# Directions:
Everything from the first line down to the line containing "blade_tail = 3; // [2:0.25:4]" should be reproduced exactly; please include nothing else.

# Given material:
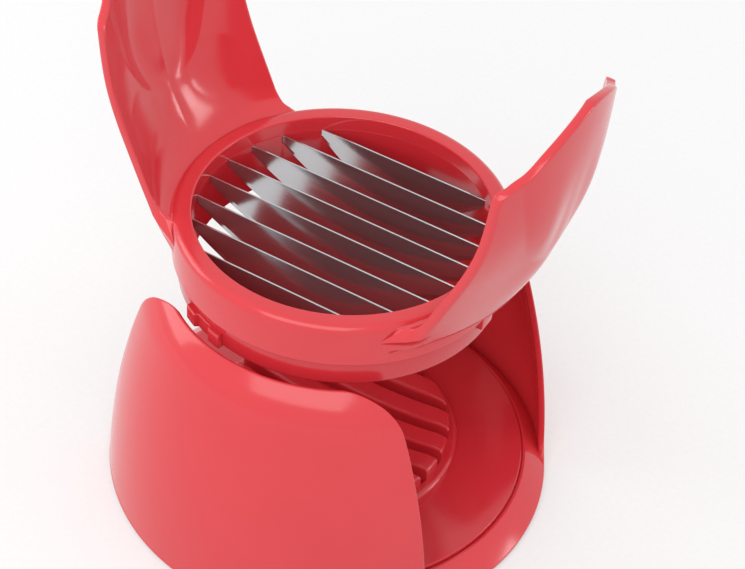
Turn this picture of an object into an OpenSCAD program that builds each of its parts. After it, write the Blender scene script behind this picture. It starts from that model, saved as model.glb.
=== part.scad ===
// Press-down food slicer: a two-winged base with a food holder on its floor,
// and a cutting head of eight blades that is pushed down between the wings by
// two handles. Z is up, the blades and the handles lie along X, and the origin
// is on the table below the middle of the base.

/* [Cutting head] */
// Outside radius of the head's skirt
skirt_r = 60; // [52:1:72]
// Thickness of the ring from the skirt's face to the clear bore
ring_wall = 7; // [6:0.5:10]
// Thickness of the ring's top plate, down to the blades' top edges
plate_t = 6; // [4:0.5:8]
// Height of the skirt, from the rim to its lower edge
skirt_h = 17.2; // [14:0.1:24]
// Wall of the skirt
skirt_wall = 2.2; // [1.8:0.1:3]
// Radius of the rounded outer edge of the rim
rim_round = 3; // [1:0.5:4]
// Height of the clamp ring that shows below the skirt
band_h = 10.5; // [8:0.5:16]
// How far the clamp ring's face is set in from the skirt's face
band_inset = 2.1; // [1.5:0.1:2.4]
// Width of the tongue that keys the clamp ring at each handle
key_w = 7; // [5:0.5:9]
// How far the tongue reaches below the skirt
key_drop = 5; // [3:0.5:8]
// Width of each guide lug in degrees round the ring
lug_angle = 18.5; // [10:0.5:24]
// Height of each guide lug
lug_h = 6; // [4:0.5:8]

/* [Blades] */
// Number of blades
blade_count = 8; // [4:1:8]
// Distance from blade to blade
blade_pitch = 11.55; // [10:0.05:12]
// Thickness of a blade
blade_t = 0.6; // [0.4:0.1:1]
// Depth of a blade at the ring's bore
blade_end_h = 3.5; // [3:0.1:6]
// How much deeper a blade is in its middle
blade_sag = 16; // [8:0.5:20]
// Length of each blade end that the clamp ring holds
blade_tail = 3; // [2:0.25:4]

/* [Handles] */
// Width of a handle
handle_w = 77; // [60:1:84]
// Height of a handle's top above the rim
handle_rise = 86; // [78:1:105]
// Height of a handle's outer corners above the rim
corner_rise = 66; // [50:1:70]
// Outward lean of the lower half of a handle, in degrees
handle_lean = 20.3; // [12:0.1:24]
// Height above the rim where a handle starts to bend upright
bend_rise = 25; // [20:1:32]
// Radius of that bend
bend_r = 150; // [100:5:160]
// Thickness of a handle
handle_t = 3; // [2.4:0.1:4]
// Radius of the dished finger rest in a handle
dish_r = 45; // [40:1:60]
// How far the finger rest bulges out
dish_depth = 4; // [2:0.5:5]
// Height of the finger rest's middle above the rim
dish_rise = 12; // [8:1:20]

/* [Base] */
// Height of the base's wings above the table
base_h = 97; // [80:1:120]
// How much wider the base is at its foot than at its mouth, on the radius
base_flare = 21.4; // [18:0.2:26]
// Wall of the base
base_wall = 2.2; // [1.8:0.1:3]
// Lean of the wing's face at the foot, in degrees
foot_lean = 3; // [1:0.5:5]
// Lean of the wing's face where its shoulder begins, in degrees
shoulder_lean = 15; // [13:0.5:18]
// Lean of the wing's face at the mouth, in degrees
mouth_lean = 48; // [44:1:55]
// Width of the rounding of a wing's top corner
corner_w = 7.5; // [4:0.5:12]
// Height of the rounding of a wing's top corner
corner_h = 18; // [10:1:24]
// Radius of the rounding at the foot of each side opening
opening_round = 8; // [4:1:12]
// Height of the floor above the table
floor_z = 11; // [10.5:0.5:14]
// Thickness of the floor plate
floor_t = 2.2; // [1.8:0.1:3]
// Level width of the sloped foot band round the floor
foot_band = 9.6; // [8:0.2:14]
// Height of the base's rim above the table
rim_z = 1; // [0.8:0.1:2]

/* [Food holder] */
// Gap between the food holder and the ring that comes down round it
holder_gap = 4; // [3:0.5:10]
// Height of the food holder
holder_h = 10; // [8:0.5:16]
// Width of the slots that the blades pass into
slot_w = 3.6; // [2:0.1:5]
// Thickness left below the slots
slot_floor = 2.2; // [1.8:0.1:3]
// Depth of the dish that the food lies in
holder_dish = 5; // [2:0.5:6]
// Width of the level rim round that dish
holder_rim = 4; // [2:0.5:6]

/* [Feet and screws] */
// Radius of a rubber foot
foot_r = 5.5; // [4:0.5:7]
// Thickness of a rubber foot
foot_t = 3; // [2:0.5:4]
// How deep a foot sits in its seat
foot_seat = 1; // [0.5:0.1:1.4]
// Shank radius of the floor and holder screws
screw_r = 1.5; // [1.2:0.1:1.8]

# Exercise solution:
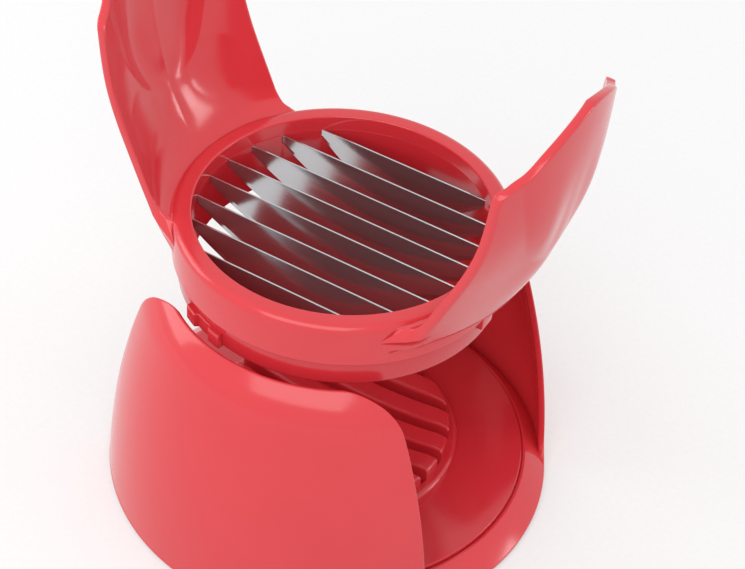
Turn this picture of an object into an OpenSCAD program that builds each of its parts. After it, write the Blender scene script behind this picture. It starts from that model, saved as model.glb.
=== part.scad ===
// Press-down food slicer: a two-winged base with a food holder on its floor,
// and a cutting head of eight blades that is pushed down between the wings by
// two handles. Z is up, the blades and the handles lie along X, and the origin
// is on the table below the middle of the base.

/* [Cutting head] */
// Outside radius of the head's skirt
skirt_r = 60; // [52:1:72]
// Thickness of the ring from the skirt's face to the clear bore
ring_wall = 7; // [6:0.5:10]
// Thickness of the ring's top plate, down to the blades' top edges
plate_t = 6; // [4:0.5:8]
// Height of the skirt, from the rim to its lower edge
skirt_h = 17.2; // [14:0.1:24]
// Wall of the skirt
skirt_wall = 2.2; // [1.8:0.1:3]
// Radius of the rounded outer edge of the rim
rim_round = 3; // [1:0.5:4]
// Height of the clamp ring that shows below the skirt
band_h = 10.5; // [8:0.5:16]
// How far the clamp ring's face is set in from the skirt's face
band_inset = 2.1; // [1.5:0.1:2.4]
// Width of the tongue that keys the clamp ring at each handle
key_w = 7; // [5:0.5:9]
// How far the tongue reaches below the skirt
key_drop = 5; // [3:0.5:8]
// Width of each guide lug in degrees round the ring
lug_angle = 18.5; // [10:0.5:24]
// Height of each guide lug
lug_h = 6; // [4:0.5:8]

/* [Blades] */
// Number of blades
blade_count = 8; // [4:1:8]
// Distance from blade to blade
blade_pitch = 11.55; // [10:0.05:12]
// Thickness of a blade
blade_t = 0.6; // [0.4:0.1:1]
// Depth of a blade at the ring's bore
blade_end_h = 3.5; // [3:0.1:6]
// How much deeper a blade is in its middle
blade_sag = 16; // [8:0.5:20]
// Length of each blade end that the clamp ring holds
blade_tail = 3; // [2:0.25:4]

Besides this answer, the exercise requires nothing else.